◆ **TASK OBJECTIVE**: Go through the listing and write out all of it exactly.
********************
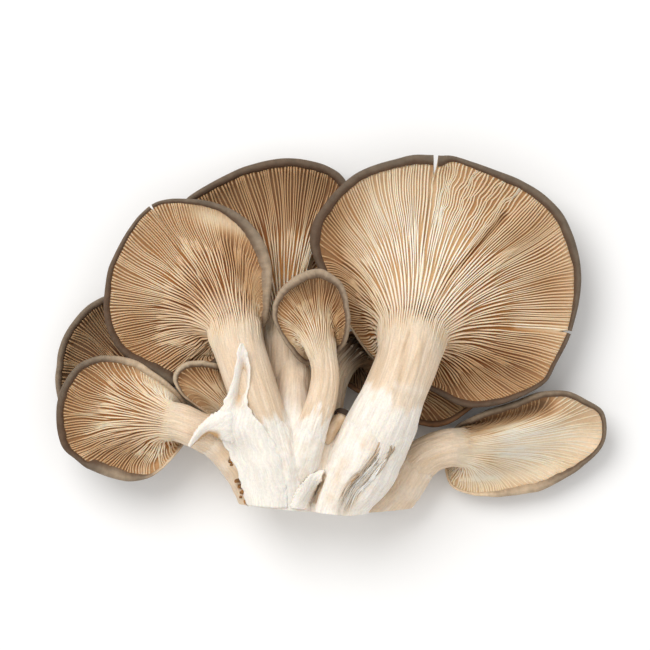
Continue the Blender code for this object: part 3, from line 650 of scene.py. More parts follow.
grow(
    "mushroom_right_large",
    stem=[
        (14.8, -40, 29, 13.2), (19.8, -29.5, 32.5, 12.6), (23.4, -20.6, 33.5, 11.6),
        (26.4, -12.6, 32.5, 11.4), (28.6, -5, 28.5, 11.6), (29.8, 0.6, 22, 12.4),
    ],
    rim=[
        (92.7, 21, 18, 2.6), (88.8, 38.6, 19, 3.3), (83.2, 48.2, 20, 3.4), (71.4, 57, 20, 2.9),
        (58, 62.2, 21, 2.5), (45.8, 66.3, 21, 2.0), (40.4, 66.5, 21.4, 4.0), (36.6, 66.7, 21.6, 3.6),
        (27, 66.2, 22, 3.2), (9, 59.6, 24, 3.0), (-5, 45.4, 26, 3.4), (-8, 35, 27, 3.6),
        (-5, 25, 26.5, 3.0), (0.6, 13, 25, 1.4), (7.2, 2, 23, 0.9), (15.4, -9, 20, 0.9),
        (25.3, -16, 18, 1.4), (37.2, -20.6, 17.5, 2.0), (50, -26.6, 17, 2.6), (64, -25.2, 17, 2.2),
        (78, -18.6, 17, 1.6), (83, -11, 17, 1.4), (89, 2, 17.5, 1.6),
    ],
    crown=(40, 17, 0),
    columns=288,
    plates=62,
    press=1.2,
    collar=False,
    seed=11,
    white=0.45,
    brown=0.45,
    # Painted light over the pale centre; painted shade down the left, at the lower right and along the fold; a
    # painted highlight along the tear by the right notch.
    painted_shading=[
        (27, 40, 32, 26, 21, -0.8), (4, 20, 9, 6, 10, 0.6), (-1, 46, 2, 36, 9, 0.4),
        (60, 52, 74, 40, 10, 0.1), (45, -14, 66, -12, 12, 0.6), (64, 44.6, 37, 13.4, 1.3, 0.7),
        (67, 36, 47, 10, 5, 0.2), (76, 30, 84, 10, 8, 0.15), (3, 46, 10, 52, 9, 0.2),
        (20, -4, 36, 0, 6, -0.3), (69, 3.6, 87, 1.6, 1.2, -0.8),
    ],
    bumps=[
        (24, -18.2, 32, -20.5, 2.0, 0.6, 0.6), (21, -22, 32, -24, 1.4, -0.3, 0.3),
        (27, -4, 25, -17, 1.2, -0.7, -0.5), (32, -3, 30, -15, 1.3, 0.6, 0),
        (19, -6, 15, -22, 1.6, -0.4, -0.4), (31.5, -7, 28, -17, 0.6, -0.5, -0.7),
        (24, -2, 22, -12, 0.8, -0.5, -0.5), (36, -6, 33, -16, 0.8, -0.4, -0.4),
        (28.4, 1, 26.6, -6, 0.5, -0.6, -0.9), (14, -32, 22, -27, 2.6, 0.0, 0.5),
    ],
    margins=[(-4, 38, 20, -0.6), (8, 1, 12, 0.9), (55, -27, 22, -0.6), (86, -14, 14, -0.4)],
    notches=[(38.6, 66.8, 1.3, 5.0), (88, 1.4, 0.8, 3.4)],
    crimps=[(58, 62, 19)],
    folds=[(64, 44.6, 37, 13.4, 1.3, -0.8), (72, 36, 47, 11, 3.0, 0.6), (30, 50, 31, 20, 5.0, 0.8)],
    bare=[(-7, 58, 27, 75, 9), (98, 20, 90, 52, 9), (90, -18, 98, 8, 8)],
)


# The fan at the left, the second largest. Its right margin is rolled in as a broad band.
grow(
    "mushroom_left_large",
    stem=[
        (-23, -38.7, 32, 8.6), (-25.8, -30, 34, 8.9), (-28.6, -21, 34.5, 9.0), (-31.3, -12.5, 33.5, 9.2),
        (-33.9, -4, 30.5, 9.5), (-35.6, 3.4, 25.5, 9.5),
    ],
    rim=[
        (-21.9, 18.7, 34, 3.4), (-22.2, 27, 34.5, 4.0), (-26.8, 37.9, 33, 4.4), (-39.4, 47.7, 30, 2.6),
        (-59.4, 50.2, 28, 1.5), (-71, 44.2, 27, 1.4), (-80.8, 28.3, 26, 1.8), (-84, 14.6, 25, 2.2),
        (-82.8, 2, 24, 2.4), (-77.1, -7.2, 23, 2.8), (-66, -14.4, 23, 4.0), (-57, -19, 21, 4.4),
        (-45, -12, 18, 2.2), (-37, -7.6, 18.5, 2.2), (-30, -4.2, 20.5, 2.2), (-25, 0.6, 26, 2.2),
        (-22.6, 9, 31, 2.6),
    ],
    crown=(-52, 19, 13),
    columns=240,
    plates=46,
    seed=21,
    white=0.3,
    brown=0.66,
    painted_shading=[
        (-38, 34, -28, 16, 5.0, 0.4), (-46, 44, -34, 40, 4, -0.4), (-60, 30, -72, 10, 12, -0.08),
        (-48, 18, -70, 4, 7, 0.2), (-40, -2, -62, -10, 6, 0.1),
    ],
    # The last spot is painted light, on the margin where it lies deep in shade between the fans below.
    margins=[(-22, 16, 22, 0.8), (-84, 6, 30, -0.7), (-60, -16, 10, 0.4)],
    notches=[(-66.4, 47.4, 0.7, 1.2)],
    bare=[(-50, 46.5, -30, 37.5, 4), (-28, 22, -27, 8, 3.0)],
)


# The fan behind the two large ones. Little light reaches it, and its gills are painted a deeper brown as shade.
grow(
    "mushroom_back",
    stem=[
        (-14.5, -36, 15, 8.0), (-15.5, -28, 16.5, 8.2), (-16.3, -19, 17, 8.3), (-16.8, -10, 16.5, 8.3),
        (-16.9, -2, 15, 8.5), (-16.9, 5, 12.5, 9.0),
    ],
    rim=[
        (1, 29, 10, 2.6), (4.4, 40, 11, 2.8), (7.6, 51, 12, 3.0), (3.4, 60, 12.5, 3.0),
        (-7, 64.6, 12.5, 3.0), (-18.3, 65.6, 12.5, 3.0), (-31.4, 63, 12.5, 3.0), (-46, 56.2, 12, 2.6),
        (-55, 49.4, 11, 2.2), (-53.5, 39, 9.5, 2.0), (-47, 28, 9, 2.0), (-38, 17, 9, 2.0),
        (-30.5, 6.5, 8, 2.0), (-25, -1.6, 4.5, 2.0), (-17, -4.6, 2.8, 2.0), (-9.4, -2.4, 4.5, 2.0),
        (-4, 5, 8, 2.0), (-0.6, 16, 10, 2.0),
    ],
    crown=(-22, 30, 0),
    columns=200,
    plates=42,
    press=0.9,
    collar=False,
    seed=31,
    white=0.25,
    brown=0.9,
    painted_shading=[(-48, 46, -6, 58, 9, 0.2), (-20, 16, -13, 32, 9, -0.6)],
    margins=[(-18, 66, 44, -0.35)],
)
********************
◆ **TASK RESULT**:
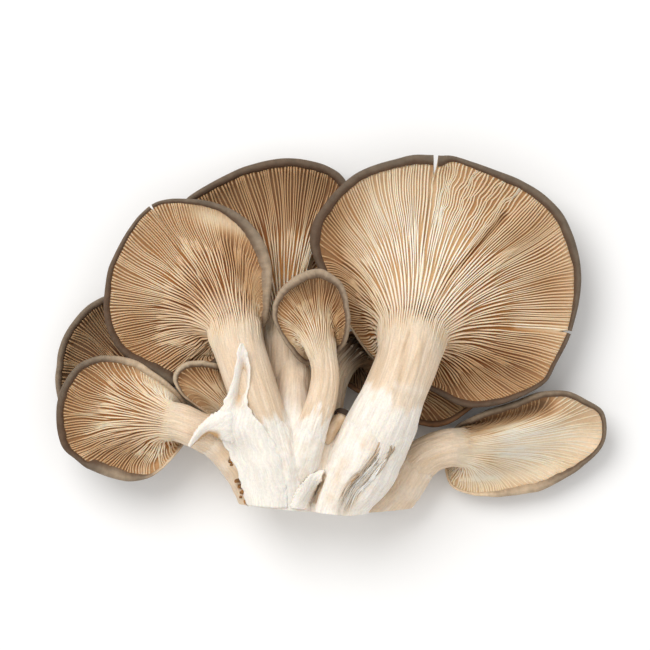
Continue the Blender code for this object: part 3, from line 650 of scene.py. More parts follow.
grow(
    "mushroom_right_large",
    stem=[
        (14.8, -40, 29, 13.2), (19.8, -29.5, 32.5, 12.6), (23.4, -20.6, 33.5, 11.6),
        (26.4, -12.6, 32.5, 11.4), (28.6, -5, 28.5, 11.6), (29.8, 0.6, 22, 12.4),
    ],
    rim=[
        (92.7, 21, 18, 2.6), (88.8, 38.6, 19, 3.3), (83.2, 48.2, 20, 3.4), (71.4, 57, 20, 2.9),
        (58, 62.2, 21, 2.5), (45.8, 66.3, 21, 2.0), (40.4, 66.5, 21.4, 4.0), (36.6, 66.7, 21.6, 3.6),
        (27, 66.2, 22, 3.2), (9, 59.6, 24, 3.0), (-5, 45.4, 26, 3.4), (-8, 35, 27, 3.6),
        (-5, 25, 26.5, 3.0), (0.6, 13, 25, 1.4), (7.2, 2, 23, 0.9), (15.4, -9, 20, 0.9),
        (25.3, -16, 18, 1.4), (37.2, -20.6, 17.5, 2.0), (50, -26.6, 17, 2.6), (64, -25.2, 17, 2.2),
        (78, -18.6, 17, 1.6), (83, -11, 17, 1.4), (89, 2, 17.5, 1.6),
    ],
    crown=(40, 17, 0),
    columns=288,
    plates=62,
    press=1.2,
    collar=False,
    seed=11,
    white=0.45,
    brown=0.45,
    # Painted light over the pale centre; painted shade down the left, at the lower right and along the fold; a
    # painted highlight along the tear by the right notch.
    painted_shading=[
        (27, 40, 32, 26, 21, -0.8), (4, 20, 9, 6, 10, 0.6), (-1, 46, 2, 36, 9, 0.4),
        (60, 52, 74, 40, 10, 0.1), (45, -14, 66, -12, 12, 0.6), (64, 44.6, 37, 13.4, 1.3, 0.7),
        (67, 36, 47, 10, 5, 0.2), (76, 30, 84, 10, 8, 0.15), (3, 46, 10, 52, 9, 0.2),
        (20, -4, 36, 0, 6, -0.3), (69, 3.6, 87, 1.6, 1.2, -0.8),
    ],
    bumps=[
        (24, -18.2, 32, -20.5, 2.0, 0.6, 0.6), (21, -22, 32, -24, 1.4, -0.3, 0.3),
        (27, -4, 25, -17, 1.2, -0.7, -0.5), (32, -3, 30, -15, 1.3, 0.6, 0),
        (19, -6, 15, -22, 1.6, -0.4, -0.4), (31.5, -7, 28, -17, 0.6, -0.5, -0.7),
        (24, -2, 22, -12, 0.8, -0.5, -0.5), (36, -6, 33, -16, 0.8, -0.4, -0.4),
        (28.4, 1, 26.6, -6, 0.5, -0.6, -0.9), (14, -32, 22, -27, 2.6, 0.0, 0.5),
    ],
    margins=[(-4, 38, 20, -0.6), (8, 1, 12, 0.9), (55, -27, 22, -0.6), (86, -14, 14, -0.4)],
    notches=[(38.6, 66.8, 1.3, 5.0), (88, 1.4, 0.8, 3.4)],
    crimps=[(58, 62, 19)],
    folds=[(64, 44.6, 37, 13.4, 1.3, -0.8), (72, 36, 47, 11, 3.0, 0.6), (30, 50, 31, 20, 5.0, 0.8)],
    bare=[(-7, 58, 27, 75, 9), (98, 20, 90, 52, 9), (90, -18, 98, 8, 8)],
)


# The fan at the left, the second largest. Its right margin is rolled in as a broad band.
grow(
    "mushroom_left_large",
    stem=[
        (-23, -38.7, 32, 8.6), (-25.8, -30, 34, 8.9), (-28.6, -21, 34.5, 9.0), (-31.3, -12.5, 33.5, 9.2),
        (-33.9, -4, 30.5, 9.5), (-35.6, 3.4, 25.5, 9.5),
    ],
    rim=[
        (-21.9, 18.7, 34, 3.4), (-22.2, 27, 34.5, 4.0), (-26.8, 37.9, 33, 4.4), (-39.4, 47.7, 30, 2.6),
        (-59.4, 50.2, 28, 1.5), (-71, 44.2, 27, 1.4), (-80.8, 28.3, 26, 1.8), (-84, 14.6, 25, 2.2),
        (-82.8, 2, 24, 2.4), (-77.1, -7.2, 23, 2.8), (-66, -14.4, 23, 4.0), (-57, -19, 21, 4.4),
        (-45, -12, 18, 2.2), (-37, -7.6, 18.5, 2.2), (-30, -4.2, 20.5, 2.2), (-25, 0.6, 26, 2.2),
        (-22.6, 9, 31, 2.6),
    ],
    crown=(-52, 19, 13),
    columns=240,
    plates=46,
    seed=21,
    white=0.3,
    brown=0.66,
    painted_shading=[
        (-38, 34, -28, 16, 5.0, 0.4), (-46, 44, -34, 40, 4, -0.4), (-60, 30, -72, 10, 12, -0.08),
        (-48, 18, -70, 4, 7, 0.2), (-40, -2, -62, -10, 6, 0.1),
    ],
    # The last spot is painted light, on the margin where it lies deep in shade between the fans below.
    margins=[(-22, 16, 22, 0.8), (-84, 6, 30, -0.7), (-60, -16, 10, 0.4)],
    notches=[(-66.4, 47.4, 0.7, 1.2)],
    bare=[(-50, 46.5, -30, 37.5, 4), (-28, 22, -27, 8, 3.0)],
)


# The fan behind the two large ones. Little light reaches it, and its gills are painted a deeper brown as shade.
grow(
    "mushroom_back",
    stem=[
        (-14.5, -36, 15, 8.0), (-15.5, -28, 16.5, 8.2), (-16.3, -19, 17, 8.3), (-16.8, -10, 16.5, 8.3),
        (-16.9, -2, 15, 8.5), (-16.9, 5, 12.5, 9.0),
    ],
    rim=[
        (1, 29, 10, 2.6), (4.4, 40, 11, 2.8), (7.6, 51, 12, 3.0), (3.4, 60, 12.5, 3.0),
        (-7, 64.6, 12.5, 3.0), (-18.3, 65.6, 12.5, 3.0), (-31.4, 63, 12.5, 3.0), (-46, 56.2, 12, 2.6),
        (-55, 49.4, 11, 2.2), (-53.5, 39, 9.5, 2.0), (-47, 28, 9, 2.0), (-38, 17, 9, 2.0),
        (-30.5, 6.5, 8, 2.0), (-25, -1.6, 4.5, 2.0), (-17, -4.6, 2.8, 2.0), (-9.4, -2.4, 4.5, 2.0),
        (-4, 5, 8, 2.0), (-0.6, 16, 10, 2.0),
    ],
    crown=(-22, 30, 0),
    columns=200,
    plates=42,
    press=0.9,
    collar=False,
    seed=31,
    white=0.25,
    brown=0.9,
    painted_shading=[(-48, 46, -6, 58, 9, 0.2), (-20, 16, -13, 32, 9, -0.6)],
    margins=[(-18, 66, 44, -0.35)],
)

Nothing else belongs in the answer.